--- Goal of the exercise ---
Copy out all the data, word for word.

☆ ☆ ☆ ☆ ☆ ☆ ☆

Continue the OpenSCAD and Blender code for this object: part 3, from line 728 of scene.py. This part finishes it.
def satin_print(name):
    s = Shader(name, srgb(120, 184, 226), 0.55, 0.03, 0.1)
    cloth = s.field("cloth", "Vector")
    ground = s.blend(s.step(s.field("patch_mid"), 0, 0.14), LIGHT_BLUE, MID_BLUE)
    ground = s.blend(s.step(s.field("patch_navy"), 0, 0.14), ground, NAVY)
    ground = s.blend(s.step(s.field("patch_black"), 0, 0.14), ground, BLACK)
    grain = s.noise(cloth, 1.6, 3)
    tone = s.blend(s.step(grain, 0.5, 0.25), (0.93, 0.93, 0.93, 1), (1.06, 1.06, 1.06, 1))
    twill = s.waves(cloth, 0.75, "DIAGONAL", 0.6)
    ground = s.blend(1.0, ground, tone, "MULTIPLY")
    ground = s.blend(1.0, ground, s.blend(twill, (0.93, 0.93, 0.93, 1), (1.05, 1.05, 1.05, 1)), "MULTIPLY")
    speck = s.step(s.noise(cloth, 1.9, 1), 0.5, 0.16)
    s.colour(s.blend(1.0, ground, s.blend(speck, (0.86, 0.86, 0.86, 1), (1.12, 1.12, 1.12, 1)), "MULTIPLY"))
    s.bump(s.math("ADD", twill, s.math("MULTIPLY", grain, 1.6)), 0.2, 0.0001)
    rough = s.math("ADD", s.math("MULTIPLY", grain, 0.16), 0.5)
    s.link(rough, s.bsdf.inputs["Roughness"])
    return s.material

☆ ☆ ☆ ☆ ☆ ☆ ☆

--- Task result ---
Continue the OpenSCAD and Blender code for this object: part 3, from line 728 of scene.py. This part finishes it.
def satin_print(name):
    s = Shader(name, srgb(120, 184, 226), 0.55, 0.03, 0.1)
    cloth = s.field("cloth", "Vector")
    ground = s.blend(s.step(s.field("patch_mid"), 0, 0.14), LIGHT_BLUE, MID_BLUE)
    ground = s.blend(s.step(s.field("patch_navy"), 0, 0.14), ground, NAVY)
    ground = s.blend(s.step(s.field("patch_black"), 0, 0.14), ground, BLACK)
    grain = s.noise(cloth, 1.6, 3)
    tone = s.blend(s.step(grain, 0.5, 0.25), (0.93, 0.93, 0.93, 1), (1.06, 1.06, 1.06, 1))
    twill = s.waves(cloth, 0.75, "DIAGONAL", 0.6)
    ground = s.blend(1.0, ground, tone, "MULTIPLY")
    ground = s.blend(1.0, ground, s.blend(twill, (0.93, 0.93, 0.93, 1), (1.05, 1.05, 1.05, 1)), "MULTIPLY")
    speck = s.step(s.noise(cloth, 1.9, 1), 0.5, 0.16)
    s.colour(s.blend(1.0, ground, s.blend(speck, (0.86, 0.86, 0.86, 1), (1.12, 1.12, 1.12, 1)), "MULTIPLY"))
    s.bump(s.math("ADD", twill, s.math("MULTIPLY", grain, 1.6)), 0.2, 0.0001)
    rough = s.math("ADD", s.math("MULTIPLY", grain, 0.16), 0.5)
    s.link(rough, s.bsdf.inputs["Roughness"])
    return s.material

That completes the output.